Alternatively, we can complete the square:

(x² + 8x) + (y² - 10y) = -5

Complete the square for x: (x² + 8x + 16) - 16 Complete the square for y: (y² - 10y + 25) - 25

Substitute back:

(x² + 8x + 16) - 16 + (y² - 10y + 25) - 25 = -5

(x + 4)² + (y - 5)² - 16 - 25 = -5

(x + 4)² + (y - 5)² - 41 = -5

(x + 4)² + (y - 5)² = 36

From this standard form, the center is (-4, 5) and the radius is √36 = 6. Both methods yield the same precise result.

Practical Applications of Circle Equations

The ability to define and manipulate circle equations extends far beyond academic exercises. In professional environments, these equations are indispensable:

• Engineering and Manufacturing: Designing circular components, calculating stress points in curved structures, programming CNC machines for precise cuts.
• Architecture and Urban Planning: Laying out circular plazas, designing domes, calculating optimal turning radii for vehicles.
• Navigation and GPS: Pinpointing locations, calculating distances from a known point (e.g., a cell tower's signal radius), understanding satellite orbits.
• Computer Graphics and Game Development: Rendering circular objects, detecting collisions between circular game elements, creating radial menus.
• Physics and Astronomy: Modeling planetary orbits, analyzing wave propagation, understanding circular motion.
• Data Visualization: Creating pie charts, radar charts, or visualizing data points within a defined radius.

In each of these fields, accuracy is paramount.

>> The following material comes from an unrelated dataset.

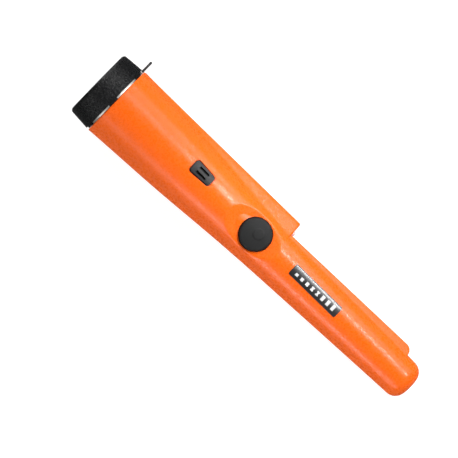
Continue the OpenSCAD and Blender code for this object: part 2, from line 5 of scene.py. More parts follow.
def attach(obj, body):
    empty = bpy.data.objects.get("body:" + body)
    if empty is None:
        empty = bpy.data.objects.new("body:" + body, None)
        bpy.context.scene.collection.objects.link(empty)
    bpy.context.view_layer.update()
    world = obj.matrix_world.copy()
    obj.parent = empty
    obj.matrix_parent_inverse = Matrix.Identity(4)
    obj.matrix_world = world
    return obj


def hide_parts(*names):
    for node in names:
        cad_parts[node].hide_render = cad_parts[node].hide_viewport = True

A small error in a radius or center coordinate can lead to significant design flaws, operational inefficiencies, or incorrect analyses.

The PrimeCalcPro Advantage: Precision and Efficiency

As demonstrated, working with circle equations, especially converting between forms or extracting parameters, can involve multiple steps and careful algebraic manipulation. For professionals operating under tight deadlines or needing absolute certainty in their calculations, manual computation introduces the risk of human error.

PrimeCalcPro offers specialized calculators designed to handle complex geometric equations with speed and unparalleled precision. Our platform allows you to input your known variables—whether it's the center and radius, or the coefficients of a general form equation—and instantly receive the corresponding standard form, general form, center coordinates, and radius. This not only saves valuable time but also guarantees the accuracy essential for critical professional applications. Empower your work with the precision tools of PrimeCalcPro.

Frequently Asked Questions (FAQ)

Q: What is the main difference between the standard and general form of a circle equation?

A: The standard form, (x - h)² + (y - k)² = r², directly reveals the circle's center (h, k) and radius (r), making it easy to visualize. The general form, x² + y² + Dx + Ey + F = 0, is an expanded polynomial form where the center and radius are not immediately apparent but can be derived through algebraic manipulation (completing the square).

Q: Can a circle have a negative radius?

A: No, a radius is a physical distance and must always be a positive value. In the equation r², a negative 'r' value squared would still result in a positive r², so mathematically it might seem possible, but geometrically, a radius must be positive. If calculations lead to a negative value under the square root for 'r', it indicates that no real circle exists for that equation.

Q: What happens if h² + k² - F equals zero when converting from general form?

A: If h² + k² - F = 0, then r² = 0, which means the radius r = 0. This scenario represents a 'point circle,' where the circle has shrunk to a single point – its center (h, k). It's a degenerate case of a circle, technically still a circle but with no circumference or area.

Q: How can I find the equation of a circle if I only have three points on its circumference?

A: Finding the equation of a circle given three non-collinear points involves solving a system of equations. Each point (x, y) must satisfy the general form x² + y² + Dx + Ey + F = 0. By substituting the coordinates of the three points, you'll get three linear equations with D, E, and F as unknowns. Solving this system will give you the values for D, E, and F, thus defining the general form of the circle's equation. This can be a complex manual calculation, making a dedicated tool invaluable.

Q: Why is the coefficient of x² and y² always 1 in the general form of a circle equation?

A: In the standard definition, the coefficients of x² and y² are typically 1. If you encounter an equation like Ax² + Ay² + Dx + Ey + F = 0 where A ≠ 1, you can divide the entire equation by A (as long as A ≠ 0) to normalize the coefficients of x² and y² to 1. This converts it into the standard general form, allowing you to easily identify D, E, and F and proceed with finding the center and radius. If the coefficients of x² and y² are different (e.g., Ax² + By² where A ≠ B), then the equation does not represent a circle, but rather an ellipse or another conic section.